Marketplace platforms are fundamentally the wrong model for a band selling new costumes through a registration window. They are designed for immediate inventory sales, not pre-order models with deposits, sizing capture, section management, and distribution day coordination. More importantly, every sale on a marketplace puts the platform's brand on the buyer's experience and the buyer's data in the marketplace's database rather than the band's database.

Platform Type 4: White Label Carnival Selling Platforms

A white label carnival platform is built specifically for how Caribbean bands sell. The masquerader-facing experience runs entirely under the band's brand. Data belongs to the band. Payment goes directly to the band's account. And the platform handles sections, deposits, sizing, and jouvert natively without workarounds.

What They Do Well

White label platforms solve the brand ownership problem that shared platforms create and the complexity problem that general ecommerce creates. A band on a white label platform gets a registration experience that looks and feels like their own product, a masquerader database they own and can use for future seasons, and an order export that goes directly to their manufacturer without reformatting.

For bands building a long-term brand with returning masqueraders, this model compounds in value every season.
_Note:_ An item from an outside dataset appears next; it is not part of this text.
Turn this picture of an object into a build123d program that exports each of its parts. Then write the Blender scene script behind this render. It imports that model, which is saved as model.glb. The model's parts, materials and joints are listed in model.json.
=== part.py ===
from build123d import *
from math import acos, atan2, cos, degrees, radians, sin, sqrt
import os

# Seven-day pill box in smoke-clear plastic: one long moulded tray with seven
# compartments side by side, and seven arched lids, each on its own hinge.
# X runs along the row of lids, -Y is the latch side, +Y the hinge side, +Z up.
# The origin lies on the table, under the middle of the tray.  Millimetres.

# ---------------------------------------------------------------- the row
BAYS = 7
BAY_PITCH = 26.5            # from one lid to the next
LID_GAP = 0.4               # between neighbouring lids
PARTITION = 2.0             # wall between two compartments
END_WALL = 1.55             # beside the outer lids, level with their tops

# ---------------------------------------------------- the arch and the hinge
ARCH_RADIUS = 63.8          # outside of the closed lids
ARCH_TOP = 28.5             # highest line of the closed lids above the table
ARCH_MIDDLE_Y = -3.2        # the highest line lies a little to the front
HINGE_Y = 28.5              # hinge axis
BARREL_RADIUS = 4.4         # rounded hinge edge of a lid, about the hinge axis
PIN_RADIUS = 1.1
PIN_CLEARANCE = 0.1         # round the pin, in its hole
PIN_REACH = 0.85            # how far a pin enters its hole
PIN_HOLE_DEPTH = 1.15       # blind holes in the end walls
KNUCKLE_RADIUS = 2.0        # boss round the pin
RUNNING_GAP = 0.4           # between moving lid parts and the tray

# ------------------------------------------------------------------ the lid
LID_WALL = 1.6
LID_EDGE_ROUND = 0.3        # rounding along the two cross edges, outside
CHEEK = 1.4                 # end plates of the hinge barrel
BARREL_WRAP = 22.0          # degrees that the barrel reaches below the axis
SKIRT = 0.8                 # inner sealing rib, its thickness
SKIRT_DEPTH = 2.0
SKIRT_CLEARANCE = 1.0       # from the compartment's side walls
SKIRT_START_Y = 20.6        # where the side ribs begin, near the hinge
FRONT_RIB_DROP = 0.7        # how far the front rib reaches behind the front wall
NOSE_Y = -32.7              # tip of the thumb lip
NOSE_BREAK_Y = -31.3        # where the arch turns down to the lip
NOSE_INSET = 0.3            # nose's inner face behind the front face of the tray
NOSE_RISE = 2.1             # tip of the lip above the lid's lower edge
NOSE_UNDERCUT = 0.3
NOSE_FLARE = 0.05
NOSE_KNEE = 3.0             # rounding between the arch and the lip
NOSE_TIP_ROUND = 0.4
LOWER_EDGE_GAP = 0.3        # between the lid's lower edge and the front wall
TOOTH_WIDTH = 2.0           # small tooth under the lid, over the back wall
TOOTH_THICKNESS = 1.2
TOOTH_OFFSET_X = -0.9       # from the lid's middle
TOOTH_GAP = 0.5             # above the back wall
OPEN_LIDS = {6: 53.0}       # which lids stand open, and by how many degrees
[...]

Each registration adds to an audience the band owns. Each season the marketing cost of filling sections decreases because the outreach starts from a warm, owned list rather than a cold one. Building and owning your masquerader database is the long-term advantage that white label platforms make possible and shared platforms do not.

My Costume Partner

My Costume Partner is a white label carnival costume selling platform built for Caribbean bands of all sizes, from new bands setting up their first online store to established operations moving away from shared platforms.  

  • Every registration runs under the band's brand. 
  • Masquerader data belongs entirely to the band. 
  • No developer required for setup. 
  • No lengthy onboarding before the registration window opens. 
  • Payments go directly through Stripe into the band's account from the first registration.
  • Section listings, deposit collection, sizing capture, Jouvert packages, capacity management, and a clean manufacturer export are all built in as standard. 
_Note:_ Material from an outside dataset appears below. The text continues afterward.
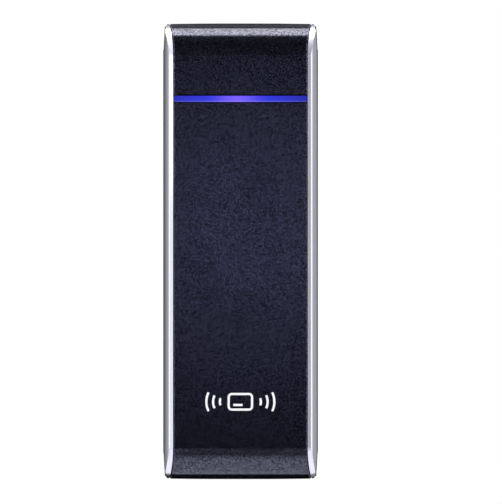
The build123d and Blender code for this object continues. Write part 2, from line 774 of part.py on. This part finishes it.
def board_screws():
    """Screws that hold the main board on the case's posts."""
    return [small_screw(x, z, BOARD_FRONT, 1, 6.5, BOARD_PILOT_R, 1.3)
            for x, z in four_corners(BOARD_SCREW_X, BOARD_SCREW_Z)]


def case_screws():
    """Screws that hold the case to the cover's bosses."""
    return [small_screw(x, z, CASE_BACK - CASE_HEAD_DEPTH, -1, 7.5, CASE_SCREW_R, 0.8)
            for x, z in four_corners(CASE_SCREW_X, CASE_SCREW_Z)]


# ---------------------------------------------------------------- bracket and label

def hook(x):
    """Sheet hook: out from the plate, then up behind the case's back wall."""
    low = HOOK_Z - SHEET
    side = [
        (-0.2, low), (HOOK_OUT, low), (HOOK_OUT, HOOK_Z + HOOK_RISE),
        (HOOK_OUT + SHEET, HOOK_Z + HOOK_RISE), (HOOK_OUT + SHEET, HOOK_Z), (-0.2, HOOK_Z),
    ]
    leg = along_x(make_face(Polyline(*side, close=True)), x - HOOK_W / 2, x + HOOK_W / 2)
    outer = [e for e in leg.edges() if abs(e.center().Y - HOOK_OUT) < 0.01
             and abs(e.center().Z - low) < 0.01]
    return fillet(outer, SHEET * 0.9)


def slot_hole(x, z, width, height):
    """Upright slot through the bracket plate."""
    return along_y(Pos(x, z) * Rot(0, 0, 90) * SlotOverall(height, width), 1, -SHEET - 1)


def bead(x, back, front, width):
    """Upright stiffening bead beside the cable window."""
    return along_y(Pos(x, 0) * Rot(0, 0, 90) * SlotOverall(BEAD_H, width), back, front)


def wall_bracket():
    """Pressed steel bracket: plate, bent side flanges, two hooks and the locking tongue."""
    centre = (BRACKET_TOP + BRACKET_BOTTOM) / 2
    height = BRACKET_TOP - BRACKET_BOTTOM
    plate = along_y(Pos(0, centre) * RectangleRounded(BRACKET_W, height, BRACKET_CORNER), 0, -SHEET)
    side = BRACKET_W / 2
    for x in (-side, side):
        inner = x - SHEET if x > 0 else x + SHEET
        plate = plate + box_between(x, inner, 0, -FLANGE_DEPTH,
                                    BRACKET_BOTTOM + FLANGE_END, BRACKET_TOP - FLANGE_END)
    long_edges = [e for e in plate.edges().filter_by(Axis.Z)
                  if abs(abs(e.center().X) - side) < 0.01 and abs(e.center().Y) < 0.01]
    plate = fillet(long_edges, 0.8)

    tongue = box_between(-TONGUE_W / 2, TONGUE_W / 2, 0, -SHEET, TONGUE_TOP - SHEET, BRACKET_BOTTOM + 4)
    shelf = box_between(-TONGUE_W / 2, TONGUE_W / 2, 0, TONGUE_OUT, TONGUE_TOP - SHEET, TONGUE_TOP)
    shelf = fillet(shelf.edges().filter_by(Axis.Z).group_by(Axis.Y)[0], 2.0)
    bent = tongue + shelf
    bend = [e for e in bent.edges().filter_by(Axis.X)
            if abs(e.center().Y) < 0.01 and abs(e.center().Z - TONGUE_TOP + SHEET) < 0.01]
    plate = plate + fillet(bend, 1.0)
    plate = plate - post(0, LOCK_Y, TONGUE_TOP - SHEET, TONGUE_TOP, SCREW_R + 0.2)

    window = along_y(RectangleRounded(WINDOW_W, WINDOW_H, 3), 1, -SHEET - 1)
    plate = plate - window
    for x in (-HOOK_X, HOOK_X):
        relief = box_between(x - HOOK_W / 2 - 0.6, x + HOOK_W / 2 + 0.6, 1, -SHEET - 1,
                             HOOK_Z - SHEET, HOOK_Z + 8)
        plate = plate - relief + hook(x)
    for x, z in four_corners(CORNER_SPACING_X / 2, CORNER_SPACING_Z / 2, CORNER_Z):
        plate = plate - peg(x, z, 1, -SHEET - 1, WALL_HOLE_R)
    for sign in (-1, 1):
        plate = plate - peg(0, sign * ROUND_BOX_SPACING / 2, 1, -SHEET - 1, WALL_HOLE_R)
        plate = plate - slot_hole(0, sign * GANG_SPACING / 2, 2 * WALL_HOLE_R, GANG_SLOT)
        plate = plate + bead(sign * BEAD_X, -SHEET, -SHEET - BEAD_DEPTH, BEAD_W)
        plate = plate - bead(sign * BEAD_X, 0, -BEAD_DEPTH, BEAD_W - 0.6)
    tamper_slot_h = LIFT + 2 * TAMPER_R + 1.6
    return plate - slot_hole(TAMPER_X, TAMPER_Z + LIFT / 2, 2 * TAMPER_R + 1.2, tamper_slot_h)


def rating_label():
    """Blank label on the back of the case."""
    sheet = Pos(LABEL_X, LABEL_Z) * RectangleRounded(LABEL_W, LABEL_H, 0.8)
    return along_y(sheet, CASE_BACK + LABEL_THICK, CASE_BACK)


def bay_seal():
    """Foam strip between the cable bay's frame and the board."""
    back = BOARD_REAR + SEAL_THICK
    return bay_block(BAY_WALL, back, BOARD_REAR) - bay_block(0, back, BOARD_REAR)


# ---------------------------------------------------------------- write the parts

os.makedirs("parts", exist_ok=True)

trim = side_trim_right()
parts = {
    "front_cover": front_cover(),
    "light_bar": light_bar(),
    "light_reflector": light_reflector(),
    "side_trim_right": trim,
    "side_trim_left": mirror(trim, Plane.YZ),
    "rear_case": rear_case(),
    "case_gasket": gasket_ring(0.02),
    "main_board": main_board(),
    "status_lamps": status_lamps(),
    "processor_chip": chip(-4, -20, 9, 9, 1.4, -1),
    "radio_chip": chip(3, 22, 6, 6, 1.0, -1),
    "board_passives": passives(),
    "buzzer": buzzer(),
    "antenna_board": antenna_board(),
    "antenna_coil": antenna_coil(),
    "ferrite_sheet": ferrite_sheet(),
    "antenna_header": antenna_header(),
    "antenna_pins": antenna_pins(),
    "wire_headers": [header_shell(*place) for place in HEADERS],
    "header_pins": header_pins(),
    "reset_switch": reset_switch(),
    "reset_button": reset_button(),
    "tamper_switch": tamper_switch(),
    "tamper_plunger": tamper_plunger(),
    "tamper_spring": tamper_spring(),
    "lock_insert": lock_insert(),
    "lock_screw": lock_screw(),
    "lock_washer": lock_washer(),
    "board_screws": board_screws(),
    "case_screws": case_screws(),
    "wall_bracket": wall_bracket(),
    "rating_label": rating_label(),
    "bay_seal": bay_seal(),
}
for name, shape in parts.items():
    save(name, shape)
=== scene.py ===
"""Looks, lights and camera for the wall-mounted card reader."""
import math

import bmesh
import bpy
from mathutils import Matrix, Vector


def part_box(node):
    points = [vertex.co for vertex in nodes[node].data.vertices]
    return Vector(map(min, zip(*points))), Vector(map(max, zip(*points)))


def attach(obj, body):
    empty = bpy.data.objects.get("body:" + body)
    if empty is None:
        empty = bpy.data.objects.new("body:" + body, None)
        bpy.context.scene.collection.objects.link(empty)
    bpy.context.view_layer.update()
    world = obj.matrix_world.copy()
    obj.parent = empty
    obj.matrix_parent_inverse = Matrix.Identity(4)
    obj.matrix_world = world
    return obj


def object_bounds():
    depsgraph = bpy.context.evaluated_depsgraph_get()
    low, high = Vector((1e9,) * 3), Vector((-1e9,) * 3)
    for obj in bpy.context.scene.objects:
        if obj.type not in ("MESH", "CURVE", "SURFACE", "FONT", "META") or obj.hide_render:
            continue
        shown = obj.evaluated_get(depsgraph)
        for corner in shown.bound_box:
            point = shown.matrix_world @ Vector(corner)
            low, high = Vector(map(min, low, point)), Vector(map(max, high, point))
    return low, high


MM = 0.001

# Camera
CAMERA_DISTANCE = 0.90
VIEW_HEIGHT = 143.85 * MM    # height seen in the plane that lies VIEW_PLANE behind the front face
VIEW_PLANE = 9.5 * MM
CAMERA_RIGHT = 3.0 * MM      # the camera stands this far right of the reader's middle
CAMERA_DOWN = 0.2 * MM

# Floor
FLOOR_DROP = 0.22            # below the reader's lower end
FLOOR_HALF = 0.7
FLOOR_Y = -0.625

# Strip lamp
STRIP_PLACE = (-0.050, -0.160, 0.045)
STRIP_TARGET = (0, -0.025, 0.045)
STRIP_WIDTH = 0.01
STRIP_HEIGHT = 0.04
STRIP_RADIANCE = 4.0

# Printed pictogram
MARK_Z = -42.5 * MM
MARK_STROKE = 0.62 * MM
MARK_LIFT = 0.02 * MM        # the print stands this far in front of the face
CARD_WIDTH = 6.6 * MM
CARD_HEIGHT = 4.4 * MM
CARD_CORNER = 0.9 * MM
CARD_LINE_Z = -0.9 * MM
CARD_LINE_START = -2.0 * MM
CARD_LINE_END = 0.6 * MM
WAVE_CENTRE = 3.6 * MM
WAVE_RADII = (2.2 * MM, 4.1 * MM, 6.0 * MM)
WAVE_HALF_ANGLE = 26
WAVE_STEPS = 24
CORNER_STEPS = 8

# Strengths of the studio panels, and the soft pool of light behind the camera
LEFT_PANEL = 1.5
RIGHT_PANEL = 1.4
NEAR_PANEL = 0.28
FILL = 0.006
POOL = 2.5
POOL_RADIUS = 2.5            # degrees
POOL_RISE = 0.5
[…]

Additionally, why Caribbean bands are moving their sales online covers the broader shift this platform is designed for.  

How to Choose the Right Platform for Your Band in 2026

The right platform depends on what your band is building and what stage it is at. Here is how to think through the decision.

If you are starting out and need to sell costumes online for the first time

Choose a platform designed for carnival band registration that does not require a developer to set up. A white label platform that handles deposits, sizing, and sections natively is the right foundation from day one. Starting on a shared platform or an informal payment link system creates habits and data gaps that cost more to correct later than they would to avoid at the start. The step-by-step guide to starting a custom costume business online covers exactly how to structure this from the beginning.

If you are currently on a shared platform and considering switching

The main consideration is masquerader data migration and timing. Export your masquerader database before switching. Move to the new platform at the start of a new season rather than mid-cycle. The case for moving from a shared platform to white label covers what changes and what stays the same in practical terms for bands making that switch.

If you are an established band deciding between platforms

Evaluate on masquerader data ownership, fee structure control, brand experience, and the quality of manufacturer export. A platform that handles all four natively is significantly more valuable at scale than one that requires external tools or manual processes to fill the gaps. Use the checklist in what to look for in carnival registration software to evaluate every option against the same criteria.

Final Thoughts

The platform behind your carnival costume sales shapes more than the registration experience. It shapes whether your masqueraders associate their registration with your band or with a software company. It shapes whether you own the audience you built this season or whether that data belongs to someone else's system. It shapes how quickly your revenue arrives and how clean your manufacturer order file is when the window closes.

In 2026, the options available to Caribbean carnival bands have expanded significantly. Bands no longer need to choose between an operational platform built for large-scale logistics and an informal payment link setup. A white label carnival registration platform that handles everything the band needs, under the band's own brand, is now the practical option for bands of all sizes across every Caribbean market and diaspora community.

My Costume Partner is built for exactly that. Get started and have your branded costume store live before your next registration season opens.


Frequently Asked Questions

What is the best platform to sell carnival costumes online in 2026?

For bands that want full brand ownership and masquerader data control, a white label carnival platform is the best option. My Costume Partner handles section registration, deposits, sizing, jouvert packages, and direct Stripe payments under the band's own brand. For large operations focused purely on logistics at scale, shared platforms like MasOS cover more operational depth.

What is the difference between MasOS and My Costume Partner?

MasOS is a carnival operations platform focused on inventory management and distribution logistics. It is not white label and masquerader data sits within MasOS's system. My Costume Partner is a white label selling platform where the band's brand is on every registration page and all masquerader data belongs to the band.

How do I sell carnival costumes online to diaspora masqueraders in the UK and Canada?

Use an online registration platform with international payment capability. My Costume Partner processes payments through Stripe, which supports international cards, so masqueraders in the UK, Canada, the US, and other Diaspora markets can register with the same experience as local masqueraders.

Do I need to hold inventory to sell carnival costumes online?

No. Carnival costume sales operate on a pre-order model. Registration opens, masqueraders pay deposits and confirm sizing, the window closes, and confirmed orders go to your manufacturer. The costume is produced after the sale. No inventory is held at any point in the process.

What should I look for when choosing a carnival costume selling platform?

Look for section-based listings with capacity management, deposit and instalment collection, sizing capture at checkout, jouvert package support, full masquerader data ownership, direct payment to your account, and a white label experience under your band's brand. Any platform that cannot handle most of these natively will require workarounds that create operational problems during your registration window.